Ninety-eight percent of Indian civilians think that politics is affected by corruption, according to a 2005 Transparency International study. Sixty-two percent have had to pay a bribe or "use a contact" to get a job done in a public office. I quickly learned to be skeptical of the media, government, and other authority figures.

It also became unnervingly clear that the media does not serve as the watchdog of the government as in America. Accuracy and ethics are not held to the same standard in Indian media, at least among the English-language papers. Newspapers print contradictory information, and some reporters are paid to write favorable stories for the highest bidder. In New Delhi's inner government sanctums, the "cash for questions" method of reporting is not uncommon. And just two years ago, a reporter lost his TV news job and was arrested after reporting that a teacher named Uma Khurana had been accused of selling her students into prostitution, when the whole thing was a hoax created in concert with a businessman who claimed Khurana owed him money. Another reporter posed as a schoolgirl and victim of the prostitution ring.

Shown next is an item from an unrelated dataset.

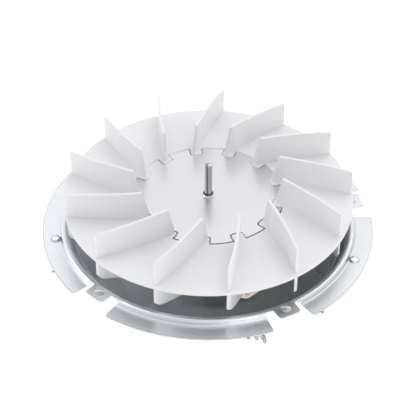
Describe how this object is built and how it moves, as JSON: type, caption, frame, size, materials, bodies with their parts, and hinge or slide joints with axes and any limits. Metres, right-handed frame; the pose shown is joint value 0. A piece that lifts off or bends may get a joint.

As a foreigner, I never knew which papers to believe or which people or organizations were most or least corrupt. These were things most Indians seemed to know, but never wanted talk about, either out of fear or apathy. I once asked my resident director which paper was the most trustworthy. He pointed to one of three on his desk and said, "This one is usually pretty good."

Many news websites steal content from each other. They report different figures and misspell names and places. Often I found conflicting information in reports by prominent Indian papers. The omnicient "admin" author writes most stories, instead of a writer with a real byline. And blogs and personal websites often seem more professional and credible than newspapers.

Organization and government websites can be unreliable anywhere, but India's are even worse than usual -- they occasionally look like the work of a child with finger paint and a computer. "Contact Us" pages are hard to come by, and more often than not, I heard "the number you have dialed is not valid," when trying to reach a source.

In my time researching the Telangana movement, I only read one investigative report that challenged the movement's legitimacy. Most news articles simply reported riots, protests, and speeches as they happened, often with obvious embellishments. It saddened me to see politicians and the media orchestrate events and play the movement for maximum attention, though such practices are standard in other parts of the world. But I was impressed by the protesters' resolve to change things. I admit that their concerns are often more extreme, but I saw more unity and determination from the Indian youth in less than five months than I have ever seen from American youth.

People ask me all the time how I liked India. I tell them I loved traveling by rickshaw, and I was slowly learning to eat with my hands, but I never mention my frustration with the "don't-question-The-Man" mentality and the lax attitude toward lies and corruption. I found myself homesick for American media and the freedom to speak one's mind. The most challenging -- and humbling -- lesson I learned during my 180-degree jaunt is how lucky we are in my home country.